[start Source excerpt]

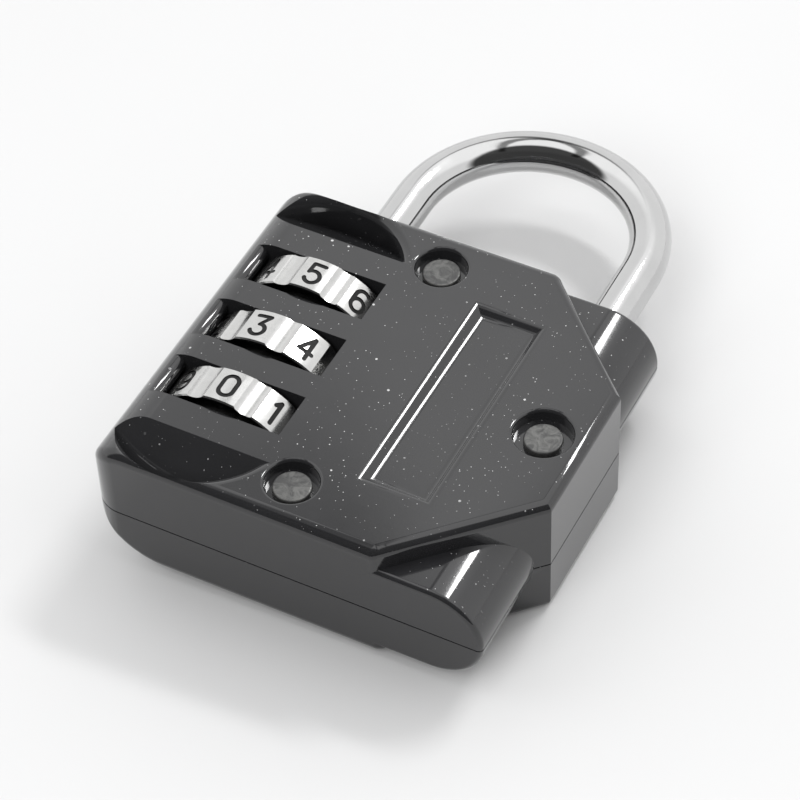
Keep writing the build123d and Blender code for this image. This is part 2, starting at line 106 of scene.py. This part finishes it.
class Shader(Nodes):
    """A small builder for one procedural material."""

    def __init__(self, name):
        self.mat = bpy.data.materials.new(name)
        self.mat.use_nodes = True
        super().__init__(self.mat.node_tree)
        self.bsdf = self.tree.nodes["Principled BSDF"]
        self.coords = self.add("ShaderNodeTexCoord").outputs["Object"]

    def set(self, **inputs):
        """Feeds inputs of the surface shader, with an underscore for each space in a name."""
        for key, value in inputs.items():
            self.feed(self.bsdf.inputs[key.replace("_", " ")], value)

    def noise(self, scale, detail, roughness=0.5, distortion=0.0):
        n = self.add("ShaderNodeTexNoise")
        self.join(self.coords, n.inputs["Vector"])
        for key, number in (("Scale", scale), ("Detail", detail),
                            ("Roughness", roughness), ("Distortion", distortion)):
            n.inputs[key].default_value = number
        return n.outputs["Fac"]

    def cells(self, scale, seed):
        """Distance to the nearest cell point, and three random values for each cell."""
        moved = self.add("ShaderNodeVectorMath", operation="ADD")
        self.join(self.coords, moved.inputs[0])
        moved.inputs[1].default_value = (seed, seed * 0.7, seed * 1.3)
        v = self.add("ShaderNodeTexVoronoi")
        self.join(moved.outputs[0], v.inputs["Vector"])
        v.inputs["Scale"].default_value = scale
        split = self.add("ShaderNodeSeparateColor")
        self.join(v.outputs["Color"], split.inputs[0])
        return v.outputs["Distance"], split.outputs

    def normal(self):
        """The X, Y and Z parts of the surface's direction."""
        split = self.add("ShaderNodeSeparateXYZ")
        self.join(self.add("ShaderNodeNewGeometry").outputs["Normal"], split.inputs[0])
        return split.outputs

    def mix(self, factor, a, b):
        n = self.add("ShaderNodeMix", data_type="RGBA")
        for key, value in (("Factor", factor), ("A", a), ("B", b)):
            self.feed(n.inputs[key], value)
        return n.outputs["Result"]

    def bump(self, height, distance, after=None):
        """Tilts the surface by a height in metres, on top of an earlier bump if one is given."""
        n = self.add("ShaderNodeBump")
        n.inputs["Strength"].default_value = 1.0
        n.inputs["Distance"].default_value = distance
        self.join(height, n.inputs["Height"])
        if after is not None:
            self.join(after, n.inputs["Normal"])
        return n.outputs["Normal"]


def grey(v, tint=(1, 1, 1)):
    """A grey of linear value v, with a slight tint."""
    return (v * tint[0], v * tint[1], v * tint[2], 1)


# ---- materials --------------------------------------------------------------------------

# dust on the paint: cells in a metre, seed, largest speck in cells, share of cells with a speck
DUST = ((1500, 1.7, 0.13, 0.8), (2600, 4.1, 0.16, 0.6), (700, 7.3, 0.10, 0.6))


def black_paint():
    """Gloss paint over a fine casting skin, with dust specks on what faces up."""
    s = Shader("black_paint")
    smudge = s.noise(150, 3, 0.55, 0.4)
    peel = s.noise(1100, 2, 0.5)
    fine = s.noise(6000, 2, 0.6)
    upward = s.ramp(s.normal()["Z"], 0.3, 0.9)
    patches = s.ramp(s.noise(90, 3, 0.6), 0.38, 0.62)
    specks = None
    for scale, seed, radius, share in DUST:
        distance, rgb = s.cells(scale, seed)
        kept = s.math("GREATER_THAN", rgb[0], 1 - share)
        dot = s.math("LESS_THAN", distance, s.times(rgb[1], radius))
        dot = s.times(dot, kept, s.ramp(rgb[2], 0.0, 1.0, 0.15, 1.0))
        specks = dot if specks is None else s.math("MAXIMUM", specks, dot)
    dust = s.times(specks, upward, s.ramp(patches, 0, 1, 0.45, 1.0))
    tone = s.mix(smudge, grey(0.014, (1, 1, 1.05)), grey(0.022, (1, 1, 1.08)))
    s.set(Base_Color=s.mix(dust, tone, grey(0.55)),
          Roughness=s.math("ADD", s.ramp(smudge, 0.3, 0.7, 0.055, 0.09), s.times(dust, 0.4)),
          IOR=1.52, Coat_Weight=0.3, Coat_Roughness=0.04)
    n = s.bump(peel, 1.2e-6)
    n = s.bump(fine, 3e-7, after=n)
    s.set(Normal=s.bump(dust, 1.2e-5, after=n))
    return s.mat


def rivet_grey():
    """Dull plated steel, blotched where it was pressed."""
    s = Shader("rivet_grey")
    blotch = s.noise(900, 4, 0.62, 1.2)
    grain = s.noise(5200, 3, 0.7)
    dark = s.ramp(blotch, 0.35, 0.68)
    s.set(Base_Color=s.mix(dark, grey(0.055), grey(0.15, (1, 1, 0.97))),
          Metallic=s.ramp(blotch, 0.3, 0.7, 0.35, 0.7),
          Roughness=s.ramp(grain, 0.3, 0.7, 0.34, 0.55))
    n = s.bump(blotch, 3.0e-5)
    s.set(Normal=s.bump(grain, 6e-6, after=n))
    return s.mat


def wheel_plate():
    """Satin plating on the wheels' rims, with painted shade: a near-black base colour on their
    hidden side faces.
    """
    s = Shader("wheel_plate")
    cast = s.noise(1300, 3, 0.55)
    grain = s.noise(7000, 2, 0.6)
    # painted shade and reflection: faces turned along the wheel axis get a near-black base colour
    painted_side_shade = s.ramp(s.math("ABSOLUTE", s.normal()["Y"]), 0.6, 0.9)
    plate = s.mix(cast, grey(0.50, (1, 1, 0.99)), grey(0.62, (1, 0.995, 0.98)))
    s.set(Base_Color=s.mix(painted_side_shade, plate, grey(0.05)),
          Metallic=1.0, Roughness=s.ramp(grain, 0.3, 0.7, 0.16, 0.26))
    n = s.bump(cast, 6e-6)
    s.set(Normal=s.bump(grain, 8e-7, after=n))
    return s.mat


def digit_enamel():
    """Black enamel wiped into the engraved digits."""
    s = Shader("digit_enamel")
    wipe = s.noise(2600, 3, 0.6)
    s.set(Base_Color=s.mix(wipe, grey(0.004), grey(0.012, (1, 0.97, 1))),
          Roughness=s.ramp(wipe, 0.3, 0.7, 0.4, 0.6), Specular_IOR_Level=0.25)
    s.set(Normal=s.bump(wipe, 1.5e-5))
    return s.mat


def chrome():
    """Polished plating with a faint haze and ripple."""
    s = Shader("shackle_chrome")
    haze = s.noise(260, 3, 0.6, 0.5)
    ripple = s.noise(420, 1, 0.4)
    s.set(Base_Color=s.mix(haze, grey(0.50), grey(0.58)),
          Metallic=1.0, Roughness=s.ramp(haze, 0.35, 0.65, 0.045, 0.10))
    s.set(Normal=s.bump(ripple, 2.5e-6))
    return s.mat


def plain_metal(name, color, low, high):
    """Turned, plated or sprung metal with fine marks and a roughness from low to high."""
    s = Shader(name)
    marks = s.noise(3000, 3, 0.6)
    s.set(Base_Color=s.mix(marks, color, grey(0.85, color[:3])),
          Metallic=1.0, Roughness=s.ramp(marks, 0.3, 0.7, low, high))
    s.set(Normal=s.bump(marks, 2e-6))
    return s.mat


materials = {
    "black_paint": black_paint(),
    "rivet_grey": rivet_grey(),
    "wheel_plate": wheel_plate(),
    "digit_enamel": digit_enamel(),
    "shackle_chrome": chrome(),
    "sleeve_brass": plain_metal("sleeve_brass", (0.72, 0.53, 0.26, 1), 0.2, 0.34),
    "spring_steel": plain_metal("spring_steel", (0.50, 0.50, 0.51, 1), 0.24, 0.36),
    "zinc_steel": plain_metal("zinc_steel", (0.62, 0.63, 0.65, 1), 0.22, 0.38),
}


def dress(obj, slot):
    """Gives an object the one material of its slot."""
    obj.data.materials.clear()
    obj.data.materials.append(materials[slot])


for row in frame["record"]["subparts"]:
    dress(nodes[row["node"]], row["material_slot"])


# ---- carried-over nodes: merged faces, soft edges, even shading ---------------------------

EDGE_SOFTENING = 0.13 * MM       # width of the rounding added to the case's sharp edges
SHARP_FROM = math.radians(24)    # edges that turn by more than this are rounded
FLAT_WITHIN = math.radians(0.6)  # faces that turn by less than this are merged
SAME_POINT = 1e-6                # vertices closer than this many metres are joined


def soften(obj, merge_flat):
    """Rounds the sharp edges of a carried-over node with modifiers, and evens out its shading."""
    weld = obj.modifiers.new("weld", "WELD")
    weld.merge_threshold = SAME_POINT
    if merge_flat:
        flat = obj.modifiers.new("flat", "DECIMATE")
        flat.decimate_type = "DISSOLVE"
        flat.angle_limit = FLAT_WITHIN
    bevel = obj.modifiers.new("bevel", "BEVEL")
    bevel.limit_method = "ANGLE"
    bevel.angle_limit = SHARP_FROM
    bevel.width = EDGE_SOFTENING
    bevel.segments = 4
    bevel.use_clamp_overlap = True
    bevel.miter_outer = "MITER_ARC"
    even = obj.modifiers.new("even", "WEIGHTED_NORMAL")
    even.mode = "FACE_AREA"
    even.keep_sharp = False


# merging the back's flat faces would also merge its slot walls into the wheels' clearance
soften(nodes["front_case"], merge_flat=True)
soften(nodes["back_case"], merge_flat=False)


# ---- return spring: a round-wire coil of fixed length in place of the sleeve spring node -----

WIRE_R = 0.21 * MM
COIL_TURNS = 3.5
STEPS_A_TURN, STEPS_AROUND_WIRE = 40, 14


def return_spring():
    """A round-wire coil of even pitch between its seat in the case and the washer."""
    low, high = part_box("sleeve_spring")
    length = high.y - low.y
    middle = (low + high) / 2
    radius = (high.x - low.x) / 2 - WIRE_R
    steps = int(COIL_TURNS * STEPS_A_TURN)
    up = Vector((0, 1, 0))
    bm = bmesh.new()
    loops = []
    for i in range(steps + 1):
        t = i / steps
        a = 2 * math.pi * COIL_TURNS * t
        out = Vector((math.cos(a), 0, math.sin(a)))
        height = low.y + WIRE_R + (length - 2 * WIRE_R) * t
        centre = Vector((middle.x, height, middle.z)) + out * radius
        angles = (2 * math.pi * j / STEPS_AROUND_WIRE for j in range(STEPS_AROUND_WIRE))
        loops.append([bm.verts.new(centre + (out * math.cos(b) + up * math.sin(b)) * WIRE_R)
                      for b in angles])
    for first, second in zip(loops, loops[1:]):
        for j in range(STEPS_AROUND_WIRE):
            k = (j + 1) % STEPS_AROUND_WIRE
            bm.faces.new((first[j], first[k], second[k], second[j]))
    bm.faces.new(loops[0][::-1])
    bm.faces.new(loops[-1])
    bmesh.ops.recalc_face_normals(bm, faces=bm.faces)
    mesh = bpy.data.meshes.new("return_coil")
    bm.to_mesh(mesh)
    bm.free()
    for face in mesh.polygons:
        face.use_smooth = True
    coil = bpy.data.objects.new("return_coil", mesh)
    scene.collection.objects.link(coil)
    dress(coil, "spring_steel")
    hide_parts("sleeve_spring")
    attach(coil, "case")
    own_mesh(coil)


return_spring()


# ---- stage: floor, surroundings, lights, camera --------------------------------------------

BACK_RIGHT_X = 18.6 * MM         # where the back's right edge rests on the floor


def floor():
    """A pale sheet that the lock lies on: it touches the wheels and the right edge of the back."""
    wheel_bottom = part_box("wheel_2")[0].z
    back_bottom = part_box("back_case")[0].z
    tilt = math.atan2(back_bottom - wheel_bottom, BACK_RIGHT_X - WHEEL_AXIS_X)
    bpy.ops.mesh.primitive_plane_add(size=4)
    sheet = bpy.context.object
    sheet.name = "floor"
    sheet.matrix_world = (Matrix.Translation((WHEEL_AXIS_X, 0, wheel_bottom))
                          @ Matrix.Rotation(-tilt, 4, "Y"))
    s = Shader("floor_paper")
    mottle = s.noise(18, 3)
    s.set(Base_Color=s.mix(mottle, grey(0.61), grey(0.64, (1, 1, 1.005))),
          Roughness=0.55, Specular_IOR_Level=0.3)
    sheet.data.materials.append(s.mat)


def heading(azimuth, elevation):
    """A direction: azimuth from +Y towards +X, elevation above the floor, in degrees."""
    a, e = math.radians(azimuth), math.radians(elevation)
    return Vector((math.sin(a) * math.cos(e), math.cos(a) * math.cos(e), math.sin(e)))


# thin dark lines across the bright overhead light, each from one heading to another
FRAME_LINES = (((-150, 50), (-30, 58)), ((-30, 58), (125, 60)))


def surroundings():
    """A pale room: bright overhead with thin dark frame lines, dark behind the viewer."""
    world = bpy.data.worlds.new("room")
    scene.world = world
    world.use_nodes = True
    w = Nodes(world.node_tree)
    w.tree.nodes.clear()
    coords = w.add("ShaderNodeTexCoord").outputs["Generated"]

    def along(direction):
        """How far the view direction points along a given one, from -1 to 1."""
        n = w.add("ShaderNodeVectorMath", operation="DOT_PRODUCT")
        w.join(coords, n.inputs[0])
        n.inputs[1].default_value = direction
        return n.outputs["Value"]

    height = along((0, 0, 1))
    level = w.ramp(height, 0.6, 0.8, 1.15, 1.52)
    level = w.times(level, w.ramp(along(heading(168, 12)), 0.32, 0.50, 1.0, 0.06))
    for first, last in FRAME_LINES:
        across = heading(*first).cross(heading(*last)).normalized()
        line = w.ramp(w.math("ABSOLUTE", along(across)), 0.02, 0.06, 0.25, 1.0)
        upper = w.ramp(height, 0.70, 0.80)
        line = w.math("ADD", w.times(line, upper), w.math("SUBTRACT", 1.0, upper))
        level = w.times(level, line)
    background = w.add("ShaderNodeBackground")
    background.inputs["Color"].default_value = (1.0, 1.0, 1.0, 1)
    w.join(level, background.inputs["Strength"])
    w.join(background.outputs[0], w.add("ShaderNodeOutputWorld").inputs["Surface"])


LIGHT_DISTANCE = 1.2


def softbox(name, azimuth, elevation, wide, tall, radiance):
    """A rectangular light that faces the origin from a heading."""
    light = bpy.data.lights.new(name, "AREA")
    light.shape = "RECTANGLE"
    light.size, light.size_y = wide, tall
    light.energy = radiance * math.pi * wide * tall
    obj = bpy.data.objects.new(name, light)
    scene.collection.objects.link(obj)
    way = heading(azimuth, elevation)
    obj.location = way * LIGHT_DISTANCE
    obj.rotation_mode = "QUATERNION"
    obj.rotation_quaternion = way.to_track_quat("Z", "Y")
    return obj


CAMERA_TARGET = Vector((2.50, 16.43, 6.85)) * MM
CAMERA_DISTANCE = 260.9 * MM
CAMERA_AZIMUTH, CAMERA_ELEVATION, CAMERA_ROLL = 28.99, 47.71, -2.45    # degrees


def camera():
    data = bpy.data.cameras.new("camera")
    data.sensor_width = 36
    data.lens = 135
    data.clip_start, data.clip_end = 0.01, 20
    obj = bpy.data.objects.new("camera", data)
    scene.collection.objects.link(obj)
    back = heading(180 - CAMERA_AZIMUTH, CAMERA_ELEVATION)
    turn = ((-back).to_track_quat("-Z", "Y").to_matrix().to_4x4()
            @ Matrix.Rotation(math.radians(CAMERA_ROLL), 4, "Z"))
    obj.matrix_world = Matrix.Translation(CAMERA_TARGET + back * CAMERA_DISTANCE) @ turn
    scene.camera = obj


floor()
surroundings()
softbox("key", 15, 51, 0.42, 0.12, 32)
fill = softbox("fill", 185, 48, 0.9, 0.9, 3.6)
fill.visible_glossy = False
camera()
scene.view_settings.view_transform = "Standard"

[end Source excerpt]

Task directions ::
Reprint the data above from the opening line to the line holding "small builder for", inclusive, and nothing else.

Solved problem ::
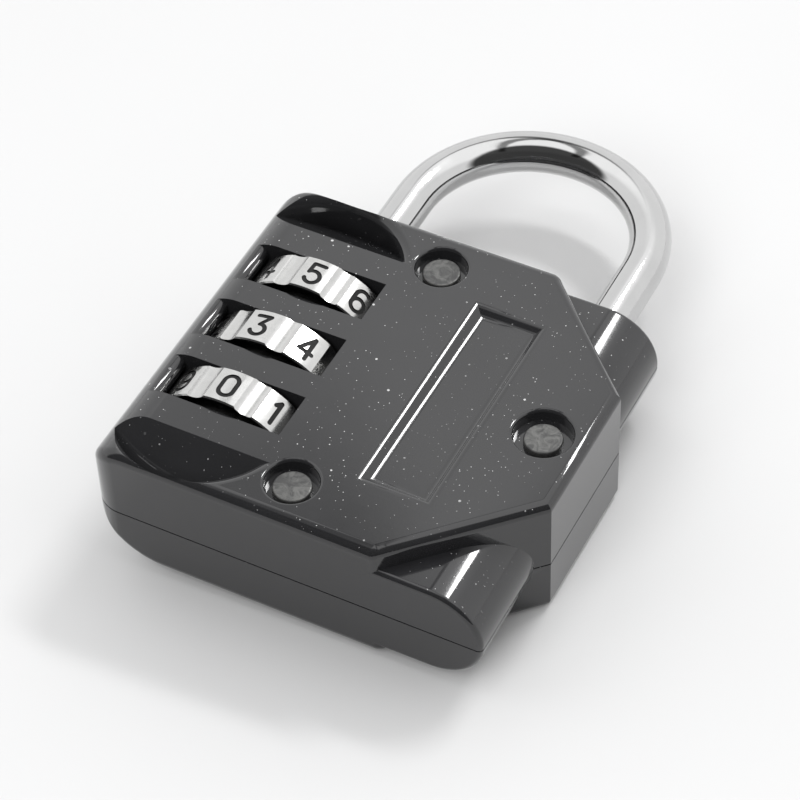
Keep writing the build123d and Blender code for this image. This is part 2, starting at line 106 of scene.py. This part finishes it.
class Shader(Nodes):
    """A small builder for one procedural material."""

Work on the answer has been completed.